LEGAL HELP

Action for Children in Conflict has a program, the Kenya Children’s Legal Aid Work (KCLAW), that seeks to promote access to justice, strengthen the rule of law, promote human rights and significantly reduce all forms of violence in the society.

Domestic Violence

Information about Domestic Violence to get you started

Domestic violence means violence against a person, or threat of violence or of threat imminent danger to that person, by any other person with whom that person is, or has been, in a domestic relationship.

Click through the topics listed below to find answers to your questions.

The law recognizes the following to be in a domestic relationship:

  • Married Couples.
  • People who were previously married to each other.
  • People living within the same household.
  • Marriage that has been dissolved or nullified.
  • Family members.
  • Engaged couples.
  • People with a child together.
  • People with close personal relationship.

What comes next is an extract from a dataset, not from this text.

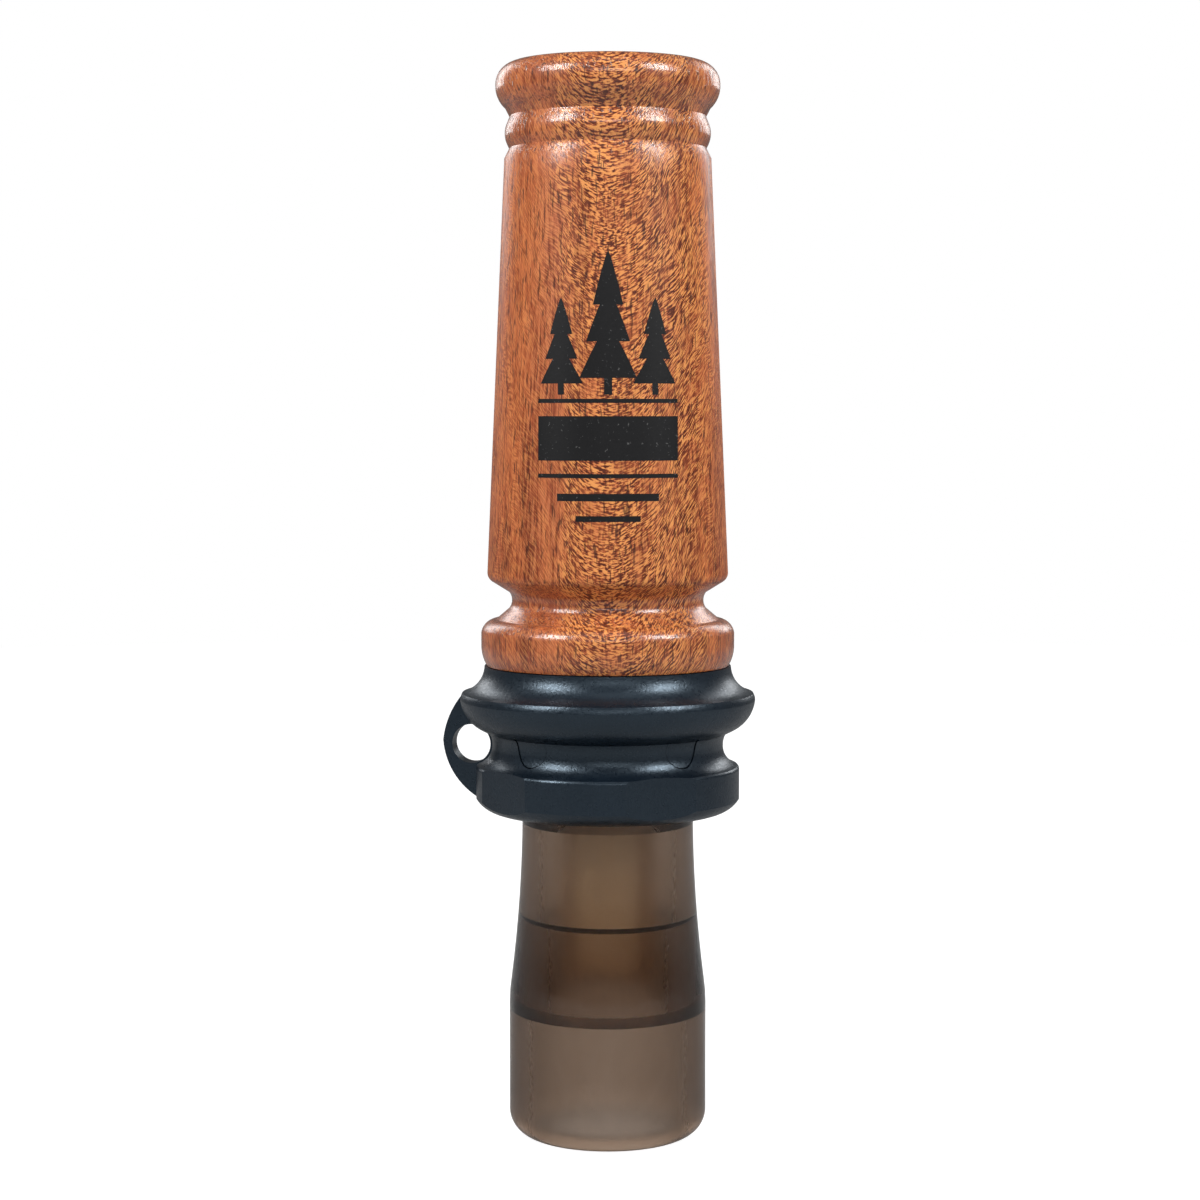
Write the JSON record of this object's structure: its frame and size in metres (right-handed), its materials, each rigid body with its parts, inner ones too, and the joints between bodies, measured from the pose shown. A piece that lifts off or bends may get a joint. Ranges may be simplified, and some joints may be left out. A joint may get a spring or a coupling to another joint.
{
  "type": "deer call",
  "caption": "Closed-reed deer call: turned wooden barrel with a bell end, black collar with a lanyard eye, and a smoked translucent mouthpiece with the reed inside.",
  "frame": {"origin": "centre of the mouth end of the mouthpiece, on the call's axis", "axes": "+Z along the call's axis from the mouthpiece to the bell of the barrel; the lanyard eye stands out along -X; -Y is the side that carries the print"},
  "size_m": [0.04, 0.0374, 0.1356],
  "materials": {
    "turned_wood": "satin lacquer",
    "black_moulding": "fine moulded texture, satin",
    "smoked_plastic": "smoked translucent, smooth",
    "seal_rubber": "smooth",
    "amber_plastic": "satin translucent",
    "reed_film": "frosted polyester film",
    "wedge_cork": "dense cork"
  },
  "bodies": {
    "mouthpiece_body": {"mouthpiece": "smoked_plastic"},
    "spigot_seal": {"mouthpiece_oring": "seal_rubber"},
    "collar_body": {"collar": "black_moulding", "tenon_sleeve": "black_moulding"},
    "tenon_seals": {"tenon_oring_upper": "seal_rubber", "tenon_oring_lower": "seal_rubber"},
    "barrel_body": {"barrel": "turned_wood"},
    "reed_insert": {"tone_board": "amber_plastic", "insert_oring": "seal_rubber", "reed_root": "reed_film", "reed_wedge": "wedge_cork"},
    "reed": {"reed_tongue": "reed_film"}
  },
  "joints": [
    {"name": "collar_twist", "type": "hinge", "parent": "mouthpiece_body", "child": "spigot_seal", "pos_m": [0, 0, 0.047], "axis": [0, 0, 1], "continuous": true},
    {"name": "collar_pull", "type": "slide", "parent": "spigot_seal", "child": "collar_body", "axis": [0, 0, 1], "range_m": [0, 0.012]},
    {"name": "barrel_twist", "type": "hinge", "parent": "collar_body", "child": "tenon_seals", "pos_m": [0, 0, 0.067], "axis": [0, 0, 1], "continuous": true},
    {"name": "barrel_pull", "type": "slide", "parent": "tenon_seals", "child": "barrel_body", "axis": [0, 0, 1], "range_m": [0, 0.016]},
    {"name": "insert_pull", "type": "slide", "parent": "mouthpiece_body", "child": "reed_insert", "axis": [0, 0, 1], "range_m": [0, 0.014]},
    {"name": "reed_flex", "type": "hinge", "parent": "reed_insert", "child": "reed", "pos_m": [0, -0.00082, 0.0422], "axis": [1, 0, 0], "range_deg": [-6, 2], "stiffness_Nm_per_rad": 0.0008}
  ]
}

The following actions are categorized as domestic violence in Kenya:

  • Abuse (child marriage, female genital mutilation, forced marriage, forced wife inheritance, interference from in-laws, sexual violence within marriage, virginity testing, widow cleansing, depriving access to or a reasonable share of the facilities associated with the place of residence).
  • Damage to Property.
  • Economic abuse.
  • Emotional and psychological abuse
  • Harrasment.
  • Incest.
  • Intimidation.
  • Physical abuse.
  • Sexual abuse.
  • Stalking.
  • Verbal abuse.
  • Physical abuse.

It is still domestic abuse if…

  • The incidents of physical abuse seem minor when compared to those you have read about, seen on television, or heard other people talk about. There isn’t a “better” or “worse” form of physical abuse; severe injuries can result from being pushed, for example.
  • The incidents of physical abuse have only occurred one or two times in the relationship. Studies indicate that if your spouse/partner has injured you once, it is likely that the person will continue to physically assault you.
  • The physical assaults stopped when you became passive and gave up your right to express yourself as you desire, to move about freely and see others, and to make decisions. It is not a victory if you have to give up your rights as a person and a partner in exchange for ending the assault!
  • Physical violence has not ocurred. Many people are emotionally and verbally assaulted. This can be just as frightening and is often more confusing to try to understand.

Source: Breaking the Silence Handbook 

A victim of domestic violence or any person( who reasonably suspects that an offence of domestic violence is being or has been committed, may report to the police officers or any other person in authority.)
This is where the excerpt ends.